A probabilidade de um grande conflito na Ásia ainda neste século é alta. É um continente com pouca cooperação e várias potências nucleares, com diversas delas em contestação por conta de conflitantes interesses geopolíticos, assim como disputas territoriais causadas por ultrapassadas fronteiras do domínio colonial. O sudeste Asiático e o subcontinente indiano sendo as áreas mais prováveis para um conflito nuclear. A recente tensão no vale Galwan mostra que a balança de poder no subcontinente é extremamente frágil. O crescente nacionalismo na região é um grande motivador para uma retomada de hostilidades na rivalidade entre Índia e Paquistão, alinhado também ao crescente desejo Chinês de frear o avanço de seu principal oponente continental (RODRÍGUEZ, 2019).
No entanto é o sudeste Asiático a zona de maior risco. A crescente assertividade Chinesa, motivada por uma visão de erosão da capacidade de contenção Americana, pode facilmente ocasionar um conflito em razão de uma “má calculação” estratégica. O único freio para o expansionismo Chinês era a possibilidade de intervenção Americana como resposta a uma investida militar, porém para Pequim as constantes dificuldades dos EUA desde a crise de 2008 resultou numa narrativa de seu inevitável declínio como superpotência mundial. O exército Chinês tem crescido em capacidade e confiança através das últimas duas décadas, assim como o desejo de expansão da zona de influência do titã Asiático. Seja por conta do ascendente nacionalismo do partido comunista Chinês ou como meio de isolar seus rivais japoneses e indianos. Uma investida Chinesa sobre Taiwan ou uma militarização completa do mar do sul da China, ambos cenários altamente prováveis em uma continuação da atual política externa do governo de Pequim, certamente levaria para um conflito com os EUA e, por consequência, com o resto da OTAN (FLOURNOY, 2020).

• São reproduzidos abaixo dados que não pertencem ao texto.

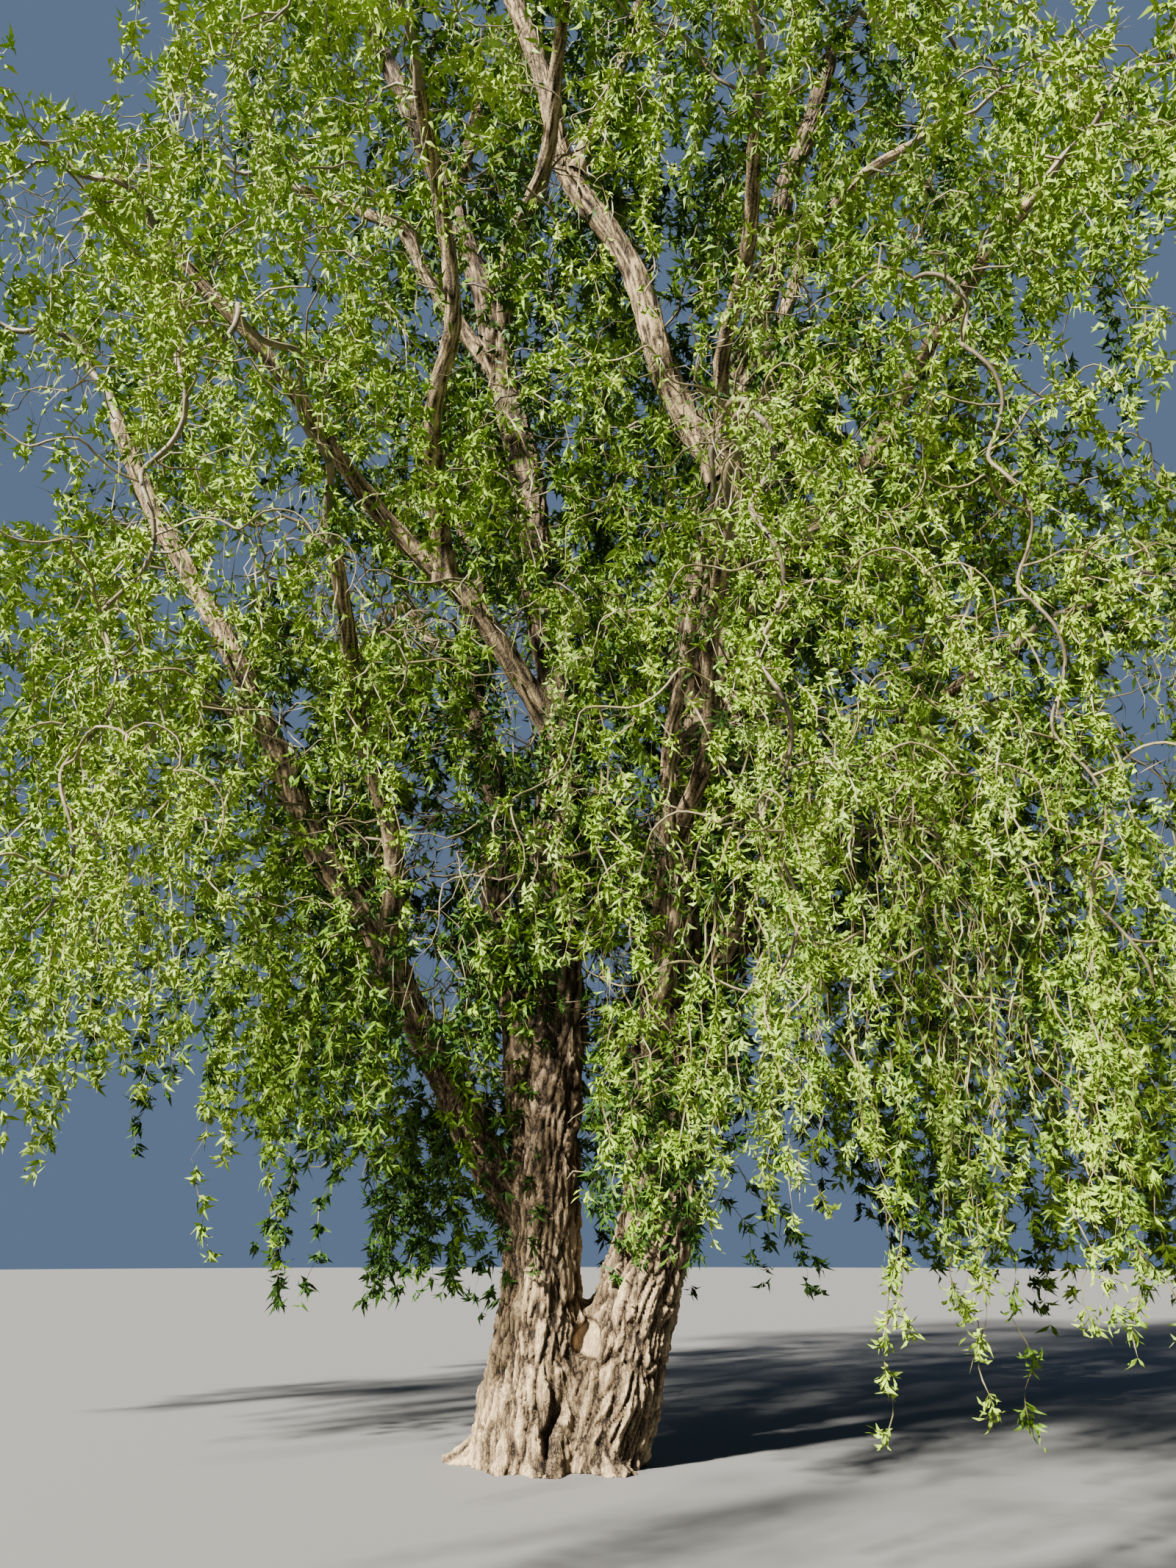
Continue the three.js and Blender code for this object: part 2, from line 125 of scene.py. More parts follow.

Tal conflito certamente levaria para a detonação de dispositivos nucleares, pois as altas perdas políticas que ocorreriam na perda de ambos os lados levaria a utilização de quaisquer vantagens de poder-força disponíveis no esforço de guerra dada a necessidade de tal ação. Algo demasiadamente provável levando em conta que o conflito nuclear por pouco não ocorreu em situações bem menos tensas que um cenário de guerra total entre potências, como a crise de mísseis de Cuba e a guerra da Coreia.
Em síntese, a guerra nuclear é inevitável levando em conta as tendências presentes no cenário internacional. Seja no maior risco inerente apresentado na nova proliferação nuclear, ou na falta de coerção necessária para evitar um conflito de grande escala entre já presentes potências nucleares. Em todos os casos, o famoso ditado romano se mostra sempre atual: “Dulce bellum inexpertis” – “A guerra é doce para quem não a experimentou”.
Referências:
BREMMER, Ian. O Fim das Lideranças Mundiais. Editora Saraiva, 2013.

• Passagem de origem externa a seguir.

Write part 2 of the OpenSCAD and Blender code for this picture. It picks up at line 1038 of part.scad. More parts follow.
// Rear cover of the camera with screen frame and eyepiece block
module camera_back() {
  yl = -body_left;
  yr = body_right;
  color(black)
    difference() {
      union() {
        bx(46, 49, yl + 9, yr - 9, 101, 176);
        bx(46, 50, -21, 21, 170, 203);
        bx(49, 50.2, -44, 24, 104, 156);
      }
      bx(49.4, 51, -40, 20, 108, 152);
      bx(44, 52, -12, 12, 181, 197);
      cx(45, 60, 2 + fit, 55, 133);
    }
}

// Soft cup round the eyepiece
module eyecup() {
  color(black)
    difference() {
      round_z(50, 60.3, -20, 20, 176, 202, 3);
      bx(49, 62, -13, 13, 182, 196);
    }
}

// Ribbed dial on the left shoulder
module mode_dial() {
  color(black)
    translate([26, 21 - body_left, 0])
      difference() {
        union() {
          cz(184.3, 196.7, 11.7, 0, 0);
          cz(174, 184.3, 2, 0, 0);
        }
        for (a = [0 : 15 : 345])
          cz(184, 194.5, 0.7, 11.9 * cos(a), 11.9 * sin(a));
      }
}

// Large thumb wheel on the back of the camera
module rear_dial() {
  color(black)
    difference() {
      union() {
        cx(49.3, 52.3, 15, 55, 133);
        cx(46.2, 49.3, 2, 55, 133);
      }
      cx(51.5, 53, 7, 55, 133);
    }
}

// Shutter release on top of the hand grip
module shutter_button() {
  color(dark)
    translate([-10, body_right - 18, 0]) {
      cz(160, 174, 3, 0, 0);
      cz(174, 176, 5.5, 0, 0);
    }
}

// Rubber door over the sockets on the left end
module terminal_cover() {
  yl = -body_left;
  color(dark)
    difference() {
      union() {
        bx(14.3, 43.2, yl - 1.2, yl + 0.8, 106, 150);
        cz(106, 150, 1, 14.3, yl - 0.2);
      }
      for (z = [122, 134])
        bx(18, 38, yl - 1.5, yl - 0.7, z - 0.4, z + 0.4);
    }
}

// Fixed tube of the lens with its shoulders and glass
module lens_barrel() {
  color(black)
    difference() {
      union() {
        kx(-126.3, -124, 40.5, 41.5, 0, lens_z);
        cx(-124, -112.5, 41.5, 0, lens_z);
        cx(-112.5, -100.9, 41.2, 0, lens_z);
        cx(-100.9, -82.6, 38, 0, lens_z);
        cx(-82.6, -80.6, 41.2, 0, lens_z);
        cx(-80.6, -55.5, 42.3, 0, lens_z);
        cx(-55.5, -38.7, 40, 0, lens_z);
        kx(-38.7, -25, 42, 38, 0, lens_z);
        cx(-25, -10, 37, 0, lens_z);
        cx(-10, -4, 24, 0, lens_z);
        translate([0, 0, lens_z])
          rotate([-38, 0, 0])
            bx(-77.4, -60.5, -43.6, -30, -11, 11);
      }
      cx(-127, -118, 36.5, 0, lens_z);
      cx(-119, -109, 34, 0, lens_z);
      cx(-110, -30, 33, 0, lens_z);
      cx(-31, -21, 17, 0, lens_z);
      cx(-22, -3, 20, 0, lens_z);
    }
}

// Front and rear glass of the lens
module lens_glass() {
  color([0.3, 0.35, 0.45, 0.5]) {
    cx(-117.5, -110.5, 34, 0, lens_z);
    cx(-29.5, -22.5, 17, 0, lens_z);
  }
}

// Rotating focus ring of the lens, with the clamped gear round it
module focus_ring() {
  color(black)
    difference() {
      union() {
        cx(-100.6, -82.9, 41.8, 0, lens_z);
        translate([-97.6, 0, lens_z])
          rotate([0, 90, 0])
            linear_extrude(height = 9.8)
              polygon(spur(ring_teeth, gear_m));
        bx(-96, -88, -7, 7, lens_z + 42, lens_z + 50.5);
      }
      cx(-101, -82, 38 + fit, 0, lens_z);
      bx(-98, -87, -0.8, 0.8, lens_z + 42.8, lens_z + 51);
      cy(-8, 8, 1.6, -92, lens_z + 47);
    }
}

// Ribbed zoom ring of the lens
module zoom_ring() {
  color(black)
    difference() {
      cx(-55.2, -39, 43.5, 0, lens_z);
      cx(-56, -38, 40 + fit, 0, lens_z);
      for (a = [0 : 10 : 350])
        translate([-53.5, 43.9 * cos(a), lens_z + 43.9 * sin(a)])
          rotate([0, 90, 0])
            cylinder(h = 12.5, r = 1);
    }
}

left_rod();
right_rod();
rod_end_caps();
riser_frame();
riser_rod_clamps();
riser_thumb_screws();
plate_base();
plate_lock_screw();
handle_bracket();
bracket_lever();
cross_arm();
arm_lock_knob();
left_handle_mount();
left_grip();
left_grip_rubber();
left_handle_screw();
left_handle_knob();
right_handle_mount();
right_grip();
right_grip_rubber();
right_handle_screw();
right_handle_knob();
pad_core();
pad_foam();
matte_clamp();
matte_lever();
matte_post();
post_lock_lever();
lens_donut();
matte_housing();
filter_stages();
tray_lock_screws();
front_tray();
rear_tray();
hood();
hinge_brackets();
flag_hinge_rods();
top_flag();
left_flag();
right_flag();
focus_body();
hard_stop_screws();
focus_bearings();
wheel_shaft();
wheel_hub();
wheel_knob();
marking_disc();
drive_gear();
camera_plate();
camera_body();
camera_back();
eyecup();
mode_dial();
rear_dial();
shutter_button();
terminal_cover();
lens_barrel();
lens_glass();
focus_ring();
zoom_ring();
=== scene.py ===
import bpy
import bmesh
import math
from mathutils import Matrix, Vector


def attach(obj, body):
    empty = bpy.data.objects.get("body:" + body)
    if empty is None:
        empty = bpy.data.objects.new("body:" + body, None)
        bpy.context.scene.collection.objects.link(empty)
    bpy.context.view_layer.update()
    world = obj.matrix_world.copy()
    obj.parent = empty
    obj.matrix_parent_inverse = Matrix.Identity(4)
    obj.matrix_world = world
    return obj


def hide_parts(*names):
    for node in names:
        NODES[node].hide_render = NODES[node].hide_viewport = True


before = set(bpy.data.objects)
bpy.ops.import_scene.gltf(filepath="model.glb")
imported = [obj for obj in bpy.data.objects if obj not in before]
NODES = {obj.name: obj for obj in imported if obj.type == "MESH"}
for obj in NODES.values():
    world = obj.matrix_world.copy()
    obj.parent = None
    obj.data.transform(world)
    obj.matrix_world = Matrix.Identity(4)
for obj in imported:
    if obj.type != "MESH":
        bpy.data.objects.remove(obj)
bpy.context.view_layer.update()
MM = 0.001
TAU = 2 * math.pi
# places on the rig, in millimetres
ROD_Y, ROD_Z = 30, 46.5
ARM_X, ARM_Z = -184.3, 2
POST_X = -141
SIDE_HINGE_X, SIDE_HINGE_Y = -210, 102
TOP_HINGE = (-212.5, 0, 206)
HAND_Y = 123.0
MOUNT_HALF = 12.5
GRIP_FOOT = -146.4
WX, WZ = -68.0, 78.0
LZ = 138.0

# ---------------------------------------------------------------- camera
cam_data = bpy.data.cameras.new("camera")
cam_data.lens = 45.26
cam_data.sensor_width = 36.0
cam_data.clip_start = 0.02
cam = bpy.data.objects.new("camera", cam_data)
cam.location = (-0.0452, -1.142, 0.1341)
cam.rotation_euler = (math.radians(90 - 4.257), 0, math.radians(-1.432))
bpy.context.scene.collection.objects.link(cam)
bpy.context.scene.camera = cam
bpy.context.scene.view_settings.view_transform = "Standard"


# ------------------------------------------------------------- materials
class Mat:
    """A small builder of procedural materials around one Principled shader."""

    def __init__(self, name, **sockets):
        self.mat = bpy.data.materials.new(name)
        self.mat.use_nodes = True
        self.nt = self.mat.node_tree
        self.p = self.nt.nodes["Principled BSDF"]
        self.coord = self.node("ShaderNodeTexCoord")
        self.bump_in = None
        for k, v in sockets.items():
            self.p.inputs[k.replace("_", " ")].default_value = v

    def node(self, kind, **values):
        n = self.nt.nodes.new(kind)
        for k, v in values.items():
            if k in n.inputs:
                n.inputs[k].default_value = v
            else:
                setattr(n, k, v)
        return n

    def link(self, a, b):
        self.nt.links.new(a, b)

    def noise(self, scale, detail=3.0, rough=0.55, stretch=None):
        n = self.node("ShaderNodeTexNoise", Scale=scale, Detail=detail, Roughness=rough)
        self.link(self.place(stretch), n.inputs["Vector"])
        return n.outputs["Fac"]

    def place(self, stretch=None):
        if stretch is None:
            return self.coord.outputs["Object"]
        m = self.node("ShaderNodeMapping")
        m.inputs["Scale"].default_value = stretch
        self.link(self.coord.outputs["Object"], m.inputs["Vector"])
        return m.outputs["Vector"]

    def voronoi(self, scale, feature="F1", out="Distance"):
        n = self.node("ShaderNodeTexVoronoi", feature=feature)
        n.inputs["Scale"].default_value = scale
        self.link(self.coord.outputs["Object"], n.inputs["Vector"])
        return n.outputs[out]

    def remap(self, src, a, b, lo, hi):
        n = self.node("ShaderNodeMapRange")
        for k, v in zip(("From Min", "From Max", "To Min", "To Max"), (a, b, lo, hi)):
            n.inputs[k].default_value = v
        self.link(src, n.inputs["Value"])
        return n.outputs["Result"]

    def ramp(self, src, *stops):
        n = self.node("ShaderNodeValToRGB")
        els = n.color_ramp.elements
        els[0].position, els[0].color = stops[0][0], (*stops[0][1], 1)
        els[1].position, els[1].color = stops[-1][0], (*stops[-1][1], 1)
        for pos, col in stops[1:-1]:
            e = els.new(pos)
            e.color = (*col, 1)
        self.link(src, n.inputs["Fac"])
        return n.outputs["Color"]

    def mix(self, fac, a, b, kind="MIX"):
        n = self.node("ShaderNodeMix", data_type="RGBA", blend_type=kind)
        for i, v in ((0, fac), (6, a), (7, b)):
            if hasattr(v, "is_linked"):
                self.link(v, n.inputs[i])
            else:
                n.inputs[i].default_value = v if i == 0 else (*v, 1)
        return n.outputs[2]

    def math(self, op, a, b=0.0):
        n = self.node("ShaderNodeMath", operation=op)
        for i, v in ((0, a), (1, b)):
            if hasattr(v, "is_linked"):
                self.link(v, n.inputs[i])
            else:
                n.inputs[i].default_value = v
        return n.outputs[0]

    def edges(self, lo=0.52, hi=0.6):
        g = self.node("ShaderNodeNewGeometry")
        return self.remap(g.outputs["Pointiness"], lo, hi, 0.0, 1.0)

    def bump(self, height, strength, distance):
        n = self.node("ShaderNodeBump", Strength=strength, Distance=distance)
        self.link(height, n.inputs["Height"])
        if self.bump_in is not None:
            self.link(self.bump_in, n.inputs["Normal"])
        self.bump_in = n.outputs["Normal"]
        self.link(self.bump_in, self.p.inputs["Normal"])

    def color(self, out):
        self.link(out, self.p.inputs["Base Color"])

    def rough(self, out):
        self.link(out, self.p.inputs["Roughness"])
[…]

COCKBURN, H. Ameaça de guerra nuclear “perigosamente próxima”, alerta relatório parlamentar. The Independent, 24, abril, 2019. Disponível em https://www.independent.co.uk/news/uk/home-news/nuclear-war-threat-trump-russia-arms-cold-war-house-lords-a8883976.html.
FLOURNOY, Michèle A. How to Prevent a War in Asia: The erosion of american deterrence raises the risk of chinese miscalculation. Foreign Affairs, 18 de junho de 2020. Disponível em https://www.foreignaffairs.com/articles/united-states/2020-06-18/how-prevent-war-asia.
MEARSHEIMER, John. The Tragedy of Great Power Politics. University of Chicago, 2001.
PÉREZ-PEÑA, R.; NECHEPURENKO, I.; SANGER, D. E. Last major nuclear arms pact could expire with no replacement, Russia says. The New York Times, 01, novembro, 2019. Disponível em https://www.nytimes.com/2019/11/01/world/europe/nuclear-arms-pact-expire-russia.html.
RODRÍGUEZ, U. N. South China Sea, the geopolitical pivot to control Asia. Latin America in moviment, 14, fevereiro, 2019. Disponível em https://www.alainet.org/en/articulo/198163.
TOON, O. B. et al. Rapidly expanding nuclear arsenals in Pakistan and India portend regional and global catastrophe. Science Advances, v. 5, n. 10 (2019).